Quote verbatim the span of lines that begins the listing below and closes with the line containing "(0.32, 0.312, 0.302)".
— START SUPPLIED DATA —
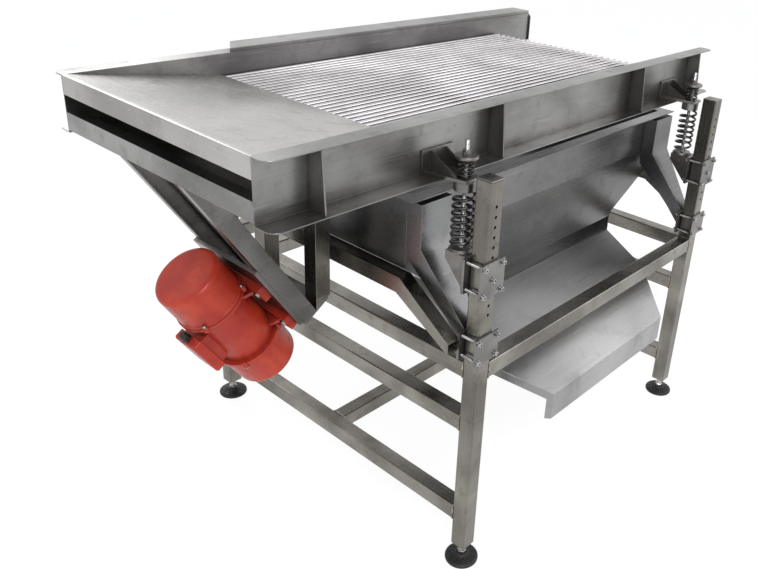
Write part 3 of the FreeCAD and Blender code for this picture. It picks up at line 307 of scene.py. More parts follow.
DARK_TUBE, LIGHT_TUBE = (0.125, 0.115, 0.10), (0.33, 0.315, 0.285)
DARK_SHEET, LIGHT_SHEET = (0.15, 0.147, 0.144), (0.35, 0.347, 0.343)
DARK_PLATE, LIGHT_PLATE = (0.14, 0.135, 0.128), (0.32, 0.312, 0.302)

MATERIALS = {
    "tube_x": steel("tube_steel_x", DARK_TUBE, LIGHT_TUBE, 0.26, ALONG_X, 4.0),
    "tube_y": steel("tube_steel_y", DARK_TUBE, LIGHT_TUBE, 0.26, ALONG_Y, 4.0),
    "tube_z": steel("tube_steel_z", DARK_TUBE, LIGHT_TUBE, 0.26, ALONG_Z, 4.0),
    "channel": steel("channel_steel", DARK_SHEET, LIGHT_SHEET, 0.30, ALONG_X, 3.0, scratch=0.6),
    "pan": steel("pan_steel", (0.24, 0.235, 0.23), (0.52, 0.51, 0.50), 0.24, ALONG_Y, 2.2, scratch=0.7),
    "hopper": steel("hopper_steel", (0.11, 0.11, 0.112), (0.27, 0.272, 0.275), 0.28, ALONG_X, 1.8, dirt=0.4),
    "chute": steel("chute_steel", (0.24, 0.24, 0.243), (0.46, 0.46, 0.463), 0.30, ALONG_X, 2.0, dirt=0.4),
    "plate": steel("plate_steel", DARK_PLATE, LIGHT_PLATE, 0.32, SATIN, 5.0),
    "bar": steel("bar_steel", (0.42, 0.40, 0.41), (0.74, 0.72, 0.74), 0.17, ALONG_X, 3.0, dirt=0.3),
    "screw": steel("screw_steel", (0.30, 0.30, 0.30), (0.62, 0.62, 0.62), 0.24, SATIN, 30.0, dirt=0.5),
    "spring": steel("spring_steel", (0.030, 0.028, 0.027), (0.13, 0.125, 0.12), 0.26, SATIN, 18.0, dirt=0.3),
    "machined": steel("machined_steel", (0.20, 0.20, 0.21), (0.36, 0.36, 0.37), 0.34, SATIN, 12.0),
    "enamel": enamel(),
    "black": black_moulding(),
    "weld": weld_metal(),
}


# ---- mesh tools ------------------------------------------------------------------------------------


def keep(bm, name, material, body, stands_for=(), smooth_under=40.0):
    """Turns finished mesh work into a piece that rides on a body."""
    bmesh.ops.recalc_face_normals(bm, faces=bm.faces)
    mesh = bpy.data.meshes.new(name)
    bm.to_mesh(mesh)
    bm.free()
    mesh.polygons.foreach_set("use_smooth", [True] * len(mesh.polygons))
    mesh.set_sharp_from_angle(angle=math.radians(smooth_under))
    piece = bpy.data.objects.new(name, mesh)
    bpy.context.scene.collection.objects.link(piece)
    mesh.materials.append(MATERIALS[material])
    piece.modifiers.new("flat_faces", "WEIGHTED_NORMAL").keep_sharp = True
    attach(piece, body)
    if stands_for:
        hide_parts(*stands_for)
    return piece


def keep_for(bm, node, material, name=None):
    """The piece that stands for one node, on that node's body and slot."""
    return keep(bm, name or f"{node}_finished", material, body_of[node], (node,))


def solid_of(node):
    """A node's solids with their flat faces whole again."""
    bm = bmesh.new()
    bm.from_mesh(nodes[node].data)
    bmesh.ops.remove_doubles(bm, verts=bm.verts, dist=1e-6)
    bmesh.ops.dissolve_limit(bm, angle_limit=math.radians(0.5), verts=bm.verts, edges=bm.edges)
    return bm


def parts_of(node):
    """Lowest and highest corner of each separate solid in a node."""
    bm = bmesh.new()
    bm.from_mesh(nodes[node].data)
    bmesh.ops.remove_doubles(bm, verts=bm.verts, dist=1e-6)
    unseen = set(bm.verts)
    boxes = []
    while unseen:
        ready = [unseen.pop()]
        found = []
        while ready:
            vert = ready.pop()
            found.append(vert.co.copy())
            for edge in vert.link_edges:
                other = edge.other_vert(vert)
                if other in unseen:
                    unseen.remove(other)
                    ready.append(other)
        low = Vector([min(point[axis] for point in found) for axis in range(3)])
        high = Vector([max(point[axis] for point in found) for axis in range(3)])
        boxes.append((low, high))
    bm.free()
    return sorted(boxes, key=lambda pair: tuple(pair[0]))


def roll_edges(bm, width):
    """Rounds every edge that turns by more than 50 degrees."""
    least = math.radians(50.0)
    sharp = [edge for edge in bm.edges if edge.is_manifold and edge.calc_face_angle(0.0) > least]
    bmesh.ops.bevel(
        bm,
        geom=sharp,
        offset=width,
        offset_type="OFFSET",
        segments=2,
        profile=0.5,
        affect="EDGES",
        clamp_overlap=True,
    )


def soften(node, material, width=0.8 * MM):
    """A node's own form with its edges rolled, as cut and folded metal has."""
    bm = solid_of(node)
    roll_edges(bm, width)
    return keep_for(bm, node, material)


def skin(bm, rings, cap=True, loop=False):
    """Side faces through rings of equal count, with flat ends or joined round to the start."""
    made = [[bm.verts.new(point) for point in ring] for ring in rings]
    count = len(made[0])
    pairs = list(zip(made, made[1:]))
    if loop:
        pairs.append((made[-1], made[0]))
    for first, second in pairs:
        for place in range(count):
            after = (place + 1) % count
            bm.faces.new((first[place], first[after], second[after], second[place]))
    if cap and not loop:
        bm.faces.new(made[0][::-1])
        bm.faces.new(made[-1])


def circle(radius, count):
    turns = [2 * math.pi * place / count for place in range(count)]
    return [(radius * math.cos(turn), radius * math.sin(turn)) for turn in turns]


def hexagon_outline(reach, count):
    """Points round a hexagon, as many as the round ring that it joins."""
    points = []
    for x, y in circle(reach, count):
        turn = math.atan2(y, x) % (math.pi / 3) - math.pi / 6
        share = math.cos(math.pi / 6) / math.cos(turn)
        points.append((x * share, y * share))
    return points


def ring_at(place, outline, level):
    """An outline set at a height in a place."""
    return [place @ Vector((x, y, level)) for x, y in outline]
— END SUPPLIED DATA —
**WRITTEN ANSWER:**
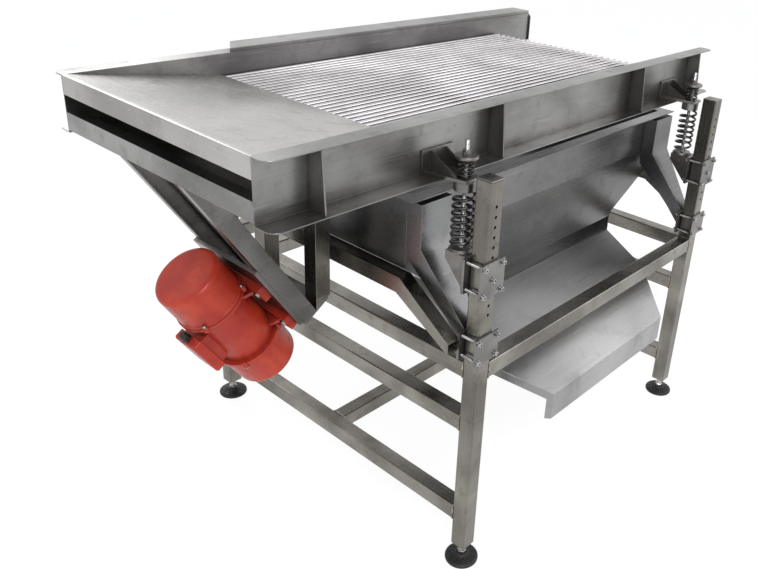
Write part 3 of the FreeCAD and Blender code for this picture. It picks up at line 307 of scene.py. More parts follow.
DARK_TUBE, LIGHT_TUBE = (0.125, 0.115, 0.10), (0.33, 0.315, 0.285)
DARK_SHEET, LIGHT_SHEET = (0.15, 0.147, 0.144), (0.35, 0.347, 0.343)
DARK_PLATE, LIGHT_PLATE = (0.14, 0.135, 0.128), (0.32, 0.312, 0.302)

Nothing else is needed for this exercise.